The 6th Battalion, (Fort Garrys) CEF was a battalion of the Canadian Expeditionary Force during the First World War.

History 
The battalion was authorized on 10 August 1914, and embarked for Britain on 29 September 1914. It formed the nucleus of the Remount Depot on 20 January 1915, and the remainder of the battalion's personnel were absorbed by the Canadian Cavalry Depot, CEF, on 6 March 1915 to provide reinforcements for the Canadian Corps in the field. The battalion was disbanded on 5 April 1918.

The band of the 106th Regiment Winnipeg Light Infantry received permission to go overseas with the battalion, and in January 1915 transferred to the 10th Battalion, CEF.

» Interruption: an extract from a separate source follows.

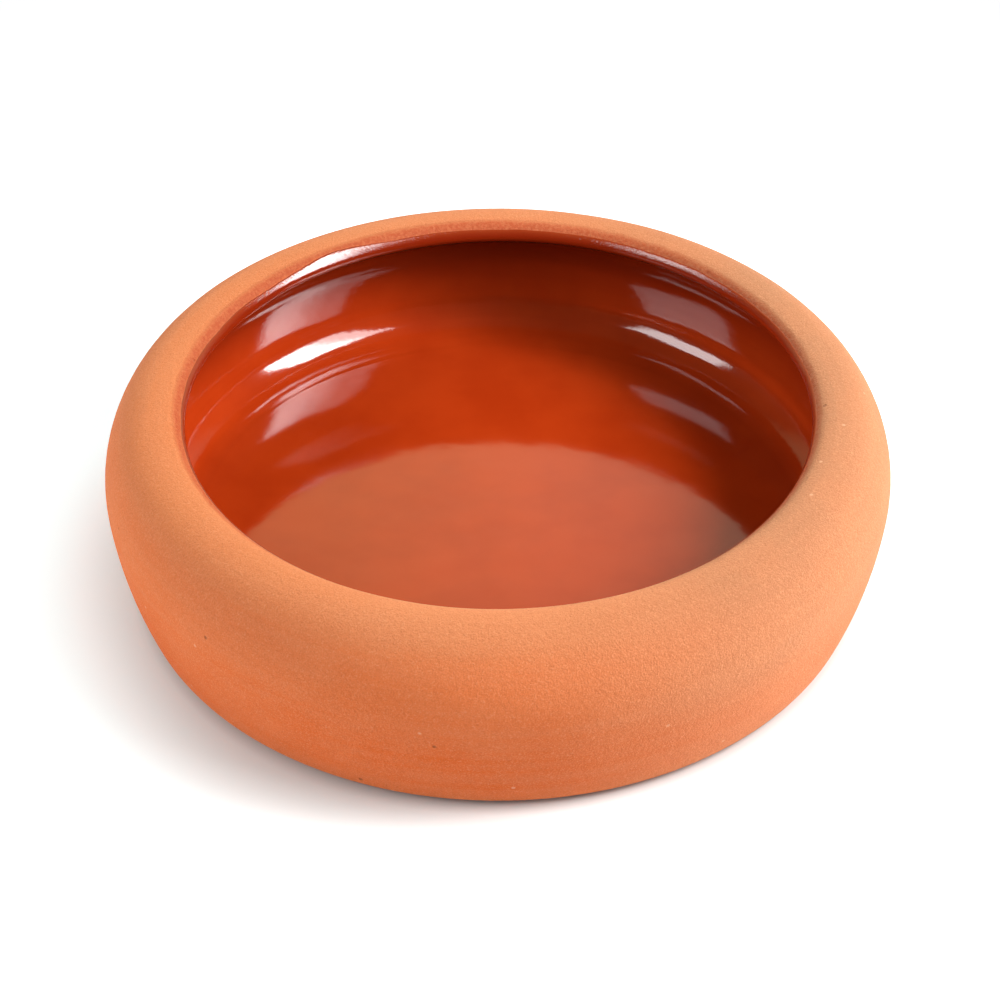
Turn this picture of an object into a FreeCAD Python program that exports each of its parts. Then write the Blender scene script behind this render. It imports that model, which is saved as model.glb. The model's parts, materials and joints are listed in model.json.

The battalion recruited in Portage la Prairie, Roblin, Pipestone and Winnipeg, Manitoba; Lloydminster, Saskatchewan; and Pincher Creek, Alberta and was mobilized at Camp Valcartier, Quebec. Most of the recruits would come from detachments from at least 6 different cavalry militia regiments from across Western Canada: the 34th Fort Garry Horse, the 20th Border Horse, the 18th Manitoba Mounted Rifles, the 32nd Manitoba Horse, the 15th Canadian Light Horse from Alberta, and the 22nd Saskatchewan Light Horse.

The 6th Battalion was commanded by Lt.-Col. J.G. Rattray and by Lt.-Col R.W. Paterson.

Perpetuations 
The 6th Battalion, CEF was first perpetuated by The Border Horse.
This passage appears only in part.